Scripts that build objects:
==*==

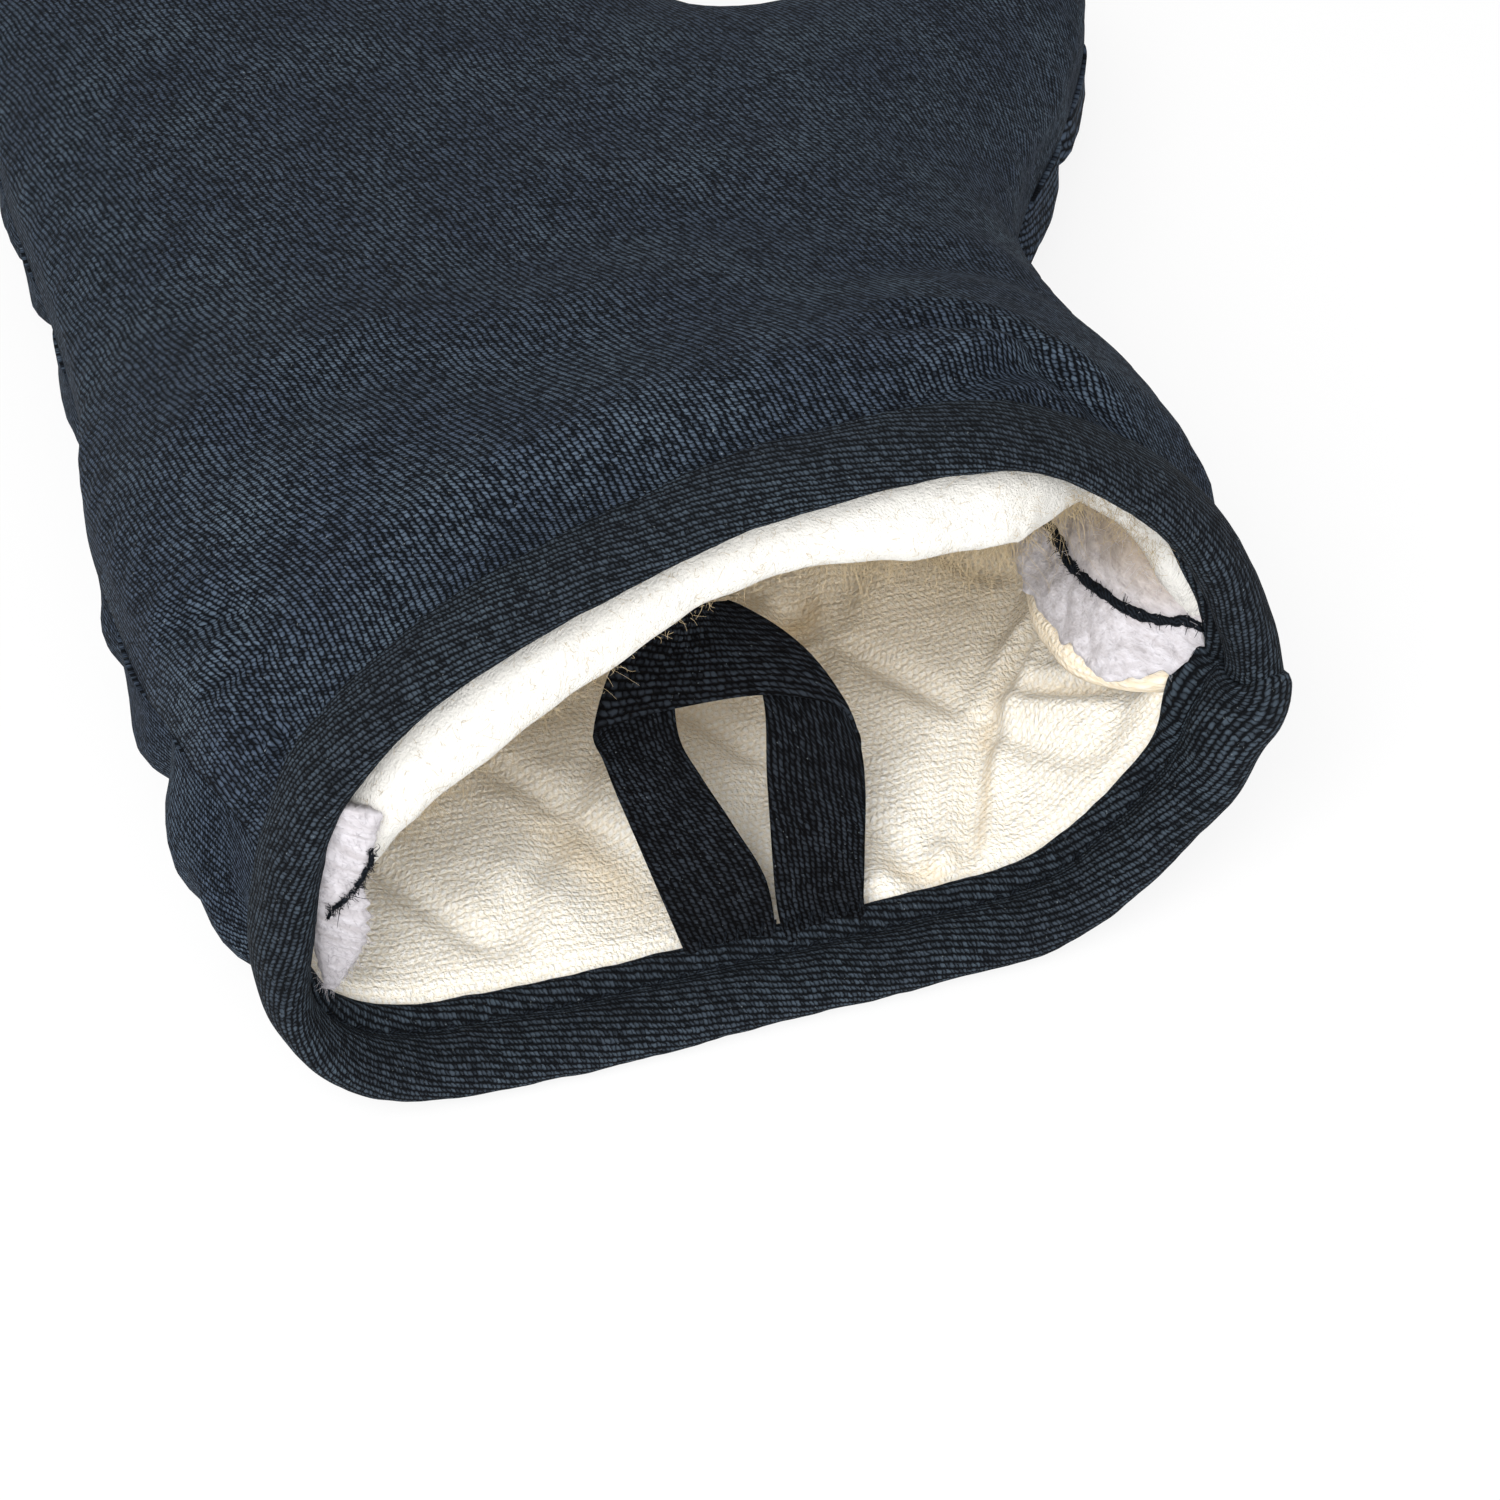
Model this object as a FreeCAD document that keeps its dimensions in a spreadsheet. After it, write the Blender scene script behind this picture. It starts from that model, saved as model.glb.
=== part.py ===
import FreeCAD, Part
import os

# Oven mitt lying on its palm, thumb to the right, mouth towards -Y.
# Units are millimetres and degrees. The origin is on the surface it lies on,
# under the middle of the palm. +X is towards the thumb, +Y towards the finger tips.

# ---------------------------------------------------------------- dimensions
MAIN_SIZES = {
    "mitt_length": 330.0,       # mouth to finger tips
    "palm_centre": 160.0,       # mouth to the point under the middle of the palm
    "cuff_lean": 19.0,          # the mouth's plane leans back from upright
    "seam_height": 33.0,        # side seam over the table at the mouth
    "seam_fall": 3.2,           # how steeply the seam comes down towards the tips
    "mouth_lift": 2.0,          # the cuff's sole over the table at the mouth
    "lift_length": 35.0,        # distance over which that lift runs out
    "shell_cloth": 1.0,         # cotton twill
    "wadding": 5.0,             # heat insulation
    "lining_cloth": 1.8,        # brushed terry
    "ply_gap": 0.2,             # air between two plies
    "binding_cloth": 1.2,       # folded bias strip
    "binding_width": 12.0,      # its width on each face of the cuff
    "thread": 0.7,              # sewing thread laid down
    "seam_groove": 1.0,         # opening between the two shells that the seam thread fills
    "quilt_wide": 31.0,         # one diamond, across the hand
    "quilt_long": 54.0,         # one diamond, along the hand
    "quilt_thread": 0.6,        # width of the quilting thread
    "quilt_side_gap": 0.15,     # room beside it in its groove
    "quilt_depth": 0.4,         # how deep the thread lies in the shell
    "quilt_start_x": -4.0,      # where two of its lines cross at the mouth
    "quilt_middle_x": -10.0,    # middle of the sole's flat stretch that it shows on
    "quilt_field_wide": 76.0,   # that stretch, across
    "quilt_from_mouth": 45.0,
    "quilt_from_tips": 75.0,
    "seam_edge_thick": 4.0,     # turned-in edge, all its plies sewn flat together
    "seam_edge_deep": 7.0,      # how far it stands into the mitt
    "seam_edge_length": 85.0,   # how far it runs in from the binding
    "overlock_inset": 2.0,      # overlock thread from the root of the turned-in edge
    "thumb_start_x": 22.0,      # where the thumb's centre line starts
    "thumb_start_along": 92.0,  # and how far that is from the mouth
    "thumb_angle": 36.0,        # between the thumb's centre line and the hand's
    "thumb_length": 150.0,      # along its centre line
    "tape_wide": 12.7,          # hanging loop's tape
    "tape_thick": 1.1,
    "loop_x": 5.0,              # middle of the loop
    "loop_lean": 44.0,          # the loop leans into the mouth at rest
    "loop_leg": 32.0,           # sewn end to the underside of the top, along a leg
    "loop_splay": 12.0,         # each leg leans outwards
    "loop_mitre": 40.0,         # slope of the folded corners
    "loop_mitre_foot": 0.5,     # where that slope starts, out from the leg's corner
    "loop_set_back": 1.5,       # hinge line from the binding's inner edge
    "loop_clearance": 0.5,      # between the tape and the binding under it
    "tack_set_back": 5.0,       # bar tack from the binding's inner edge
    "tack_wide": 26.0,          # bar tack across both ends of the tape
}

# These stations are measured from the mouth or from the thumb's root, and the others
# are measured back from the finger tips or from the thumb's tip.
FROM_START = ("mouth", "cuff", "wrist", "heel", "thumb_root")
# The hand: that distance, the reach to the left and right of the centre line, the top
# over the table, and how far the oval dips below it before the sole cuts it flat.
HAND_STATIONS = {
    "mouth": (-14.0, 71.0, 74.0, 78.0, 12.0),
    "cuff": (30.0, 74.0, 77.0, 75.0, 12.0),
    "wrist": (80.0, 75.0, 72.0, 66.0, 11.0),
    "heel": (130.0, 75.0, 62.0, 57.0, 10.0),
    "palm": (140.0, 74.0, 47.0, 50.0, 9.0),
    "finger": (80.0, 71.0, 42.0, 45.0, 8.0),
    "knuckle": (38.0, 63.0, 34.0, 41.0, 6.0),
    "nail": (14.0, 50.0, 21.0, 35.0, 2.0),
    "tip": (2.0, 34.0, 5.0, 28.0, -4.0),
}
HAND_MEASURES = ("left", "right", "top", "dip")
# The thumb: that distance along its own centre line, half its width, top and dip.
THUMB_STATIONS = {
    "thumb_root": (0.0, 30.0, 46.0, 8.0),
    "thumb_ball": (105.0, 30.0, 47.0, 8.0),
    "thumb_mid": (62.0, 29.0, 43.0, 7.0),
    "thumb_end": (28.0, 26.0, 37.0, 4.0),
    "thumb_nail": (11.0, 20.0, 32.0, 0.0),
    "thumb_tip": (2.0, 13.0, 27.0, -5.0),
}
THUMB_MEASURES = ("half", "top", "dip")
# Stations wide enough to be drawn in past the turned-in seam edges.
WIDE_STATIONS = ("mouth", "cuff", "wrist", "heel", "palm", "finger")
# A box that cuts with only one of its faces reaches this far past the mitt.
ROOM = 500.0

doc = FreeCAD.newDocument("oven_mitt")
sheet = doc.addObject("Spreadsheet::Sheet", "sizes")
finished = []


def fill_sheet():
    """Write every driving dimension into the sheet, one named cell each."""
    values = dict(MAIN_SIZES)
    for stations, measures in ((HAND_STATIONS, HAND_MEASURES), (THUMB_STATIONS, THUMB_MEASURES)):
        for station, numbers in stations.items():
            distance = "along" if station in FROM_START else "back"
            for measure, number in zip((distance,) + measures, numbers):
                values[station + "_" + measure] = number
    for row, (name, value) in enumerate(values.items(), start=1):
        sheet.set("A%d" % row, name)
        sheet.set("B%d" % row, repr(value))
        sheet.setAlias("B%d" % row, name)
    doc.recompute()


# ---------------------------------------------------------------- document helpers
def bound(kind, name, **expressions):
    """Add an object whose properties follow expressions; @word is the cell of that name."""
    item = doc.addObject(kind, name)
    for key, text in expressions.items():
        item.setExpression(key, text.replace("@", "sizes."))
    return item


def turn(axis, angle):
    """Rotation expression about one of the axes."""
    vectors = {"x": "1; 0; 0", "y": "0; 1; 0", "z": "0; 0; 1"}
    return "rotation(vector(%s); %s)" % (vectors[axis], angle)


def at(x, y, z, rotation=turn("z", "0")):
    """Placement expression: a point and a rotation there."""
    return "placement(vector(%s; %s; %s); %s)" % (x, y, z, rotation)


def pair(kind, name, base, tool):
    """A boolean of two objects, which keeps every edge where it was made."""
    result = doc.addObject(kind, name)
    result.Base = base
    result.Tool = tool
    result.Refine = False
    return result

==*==

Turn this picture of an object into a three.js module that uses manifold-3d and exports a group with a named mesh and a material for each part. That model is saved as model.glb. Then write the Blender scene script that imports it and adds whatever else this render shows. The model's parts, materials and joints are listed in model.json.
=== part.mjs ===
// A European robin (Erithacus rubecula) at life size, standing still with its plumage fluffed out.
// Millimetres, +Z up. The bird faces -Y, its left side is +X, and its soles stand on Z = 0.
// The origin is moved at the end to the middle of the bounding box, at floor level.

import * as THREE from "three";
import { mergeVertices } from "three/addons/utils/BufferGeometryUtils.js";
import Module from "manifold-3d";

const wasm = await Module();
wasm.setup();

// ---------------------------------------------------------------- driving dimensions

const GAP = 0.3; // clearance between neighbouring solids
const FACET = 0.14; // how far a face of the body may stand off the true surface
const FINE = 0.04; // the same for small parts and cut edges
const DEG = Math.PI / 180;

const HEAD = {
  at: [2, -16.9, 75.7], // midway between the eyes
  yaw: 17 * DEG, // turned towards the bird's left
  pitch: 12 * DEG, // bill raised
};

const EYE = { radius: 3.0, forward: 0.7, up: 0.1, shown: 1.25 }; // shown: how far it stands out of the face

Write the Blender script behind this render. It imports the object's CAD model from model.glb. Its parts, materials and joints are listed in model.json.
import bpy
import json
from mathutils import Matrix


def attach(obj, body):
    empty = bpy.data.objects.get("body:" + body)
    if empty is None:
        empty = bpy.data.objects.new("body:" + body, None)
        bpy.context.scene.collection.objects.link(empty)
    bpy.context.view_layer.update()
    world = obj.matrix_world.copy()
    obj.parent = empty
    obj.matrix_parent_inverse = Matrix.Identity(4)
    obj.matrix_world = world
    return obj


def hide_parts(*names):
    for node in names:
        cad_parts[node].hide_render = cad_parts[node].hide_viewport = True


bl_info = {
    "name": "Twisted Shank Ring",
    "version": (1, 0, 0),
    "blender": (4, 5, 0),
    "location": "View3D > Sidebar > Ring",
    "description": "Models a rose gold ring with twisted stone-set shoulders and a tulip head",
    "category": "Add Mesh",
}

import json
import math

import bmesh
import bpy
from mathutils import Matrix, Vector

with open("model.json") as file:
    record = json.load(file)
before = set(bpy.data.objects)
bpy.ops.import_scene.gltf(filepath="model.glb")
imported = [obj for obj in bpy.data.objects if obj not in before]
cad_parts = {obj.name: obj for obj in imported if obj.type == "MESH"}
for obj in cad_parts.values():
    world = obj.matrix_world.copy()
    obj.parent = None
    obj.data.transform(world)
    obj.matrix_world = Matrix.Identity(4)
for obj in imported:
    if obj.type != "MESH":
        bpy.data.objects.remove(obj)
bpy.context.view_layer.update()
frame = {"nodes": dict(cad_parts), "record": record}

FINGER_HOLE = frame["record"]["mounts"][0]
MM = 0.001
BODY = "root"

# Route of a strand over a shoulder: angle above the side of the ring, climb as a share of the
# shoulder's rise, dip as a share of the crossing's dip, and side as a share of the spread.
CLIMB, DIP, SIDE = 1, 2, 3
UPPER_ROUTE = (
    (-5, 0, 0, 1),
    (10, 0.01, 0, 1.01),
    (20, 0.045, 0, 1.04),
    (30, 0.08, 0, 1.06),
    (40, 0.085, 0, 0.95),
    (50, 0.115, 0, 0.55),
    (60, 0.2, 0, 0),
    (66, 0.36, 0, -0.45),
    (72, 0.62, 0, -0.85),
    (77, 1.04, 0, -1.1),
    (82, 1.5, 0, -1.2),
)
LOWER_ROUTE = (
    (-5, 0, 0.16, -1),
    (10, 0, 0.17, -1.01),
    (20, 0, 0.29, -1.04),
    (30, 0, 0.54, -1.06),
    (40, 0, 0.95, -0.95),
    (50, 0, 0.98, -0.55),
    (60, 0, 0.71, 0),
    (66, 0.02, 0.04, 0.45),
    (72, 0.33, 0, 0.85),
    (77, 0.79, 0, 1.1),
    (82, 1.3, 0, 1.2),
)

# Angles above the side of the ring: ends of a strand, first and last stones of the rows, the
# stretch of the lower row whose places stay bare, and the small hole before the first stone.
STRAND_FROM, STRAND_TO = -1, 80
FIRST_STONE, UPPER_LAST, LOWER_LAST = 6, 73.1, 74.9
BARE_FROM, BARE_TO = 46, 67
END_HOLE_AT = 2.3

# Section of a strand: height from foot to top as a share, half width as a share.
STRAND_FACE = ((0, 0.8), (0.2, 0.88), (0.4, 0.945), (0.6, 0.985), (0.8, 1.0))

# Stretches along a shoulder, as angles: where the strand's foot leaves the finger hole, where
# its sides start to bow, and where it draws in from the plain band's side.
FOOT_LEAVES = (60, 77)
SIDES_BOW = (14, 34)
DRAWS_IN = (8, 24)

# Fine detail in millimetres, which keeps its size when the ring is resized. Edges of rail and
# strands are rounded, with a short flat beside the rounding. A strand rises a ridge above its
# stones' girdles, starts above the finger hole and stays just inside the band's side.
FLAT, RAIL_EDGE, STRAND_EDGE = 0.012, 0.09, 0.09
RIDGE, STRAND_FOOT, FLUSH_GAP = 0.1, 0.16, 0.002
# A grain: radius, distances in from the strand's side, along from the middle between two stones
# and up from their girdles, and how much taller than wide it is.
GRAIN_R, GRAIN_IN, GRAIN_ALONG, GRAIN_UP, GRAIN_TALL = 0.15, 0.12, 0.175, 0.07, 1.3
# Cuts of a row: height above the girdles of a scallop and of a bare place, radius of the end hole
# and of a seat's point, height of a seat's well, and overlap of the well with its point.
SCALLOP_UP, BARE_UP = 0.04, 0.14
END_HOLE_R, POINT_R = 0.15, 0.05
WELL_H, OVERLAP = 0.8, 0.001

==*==

Look back at the entries above. Retype the line with "Model this object", the line with "# under the", and all lines in between.

Model this object as a FreeCAD document that keeps its dimensions in a spreadsheet. After it, write the Blender scene script behind this picture. It starts from that model, saved as model.glb.
=== part.py ===
import FreeCAD, Part
import os

# Oven mitt lying on its palm, thumb to the right, mouth towards -Y.
# Units are millimetres and degrees. The origin is on the surface it lies on,
# under the middle of the palm. +X is towards the thumb, +Y towards the finger tips.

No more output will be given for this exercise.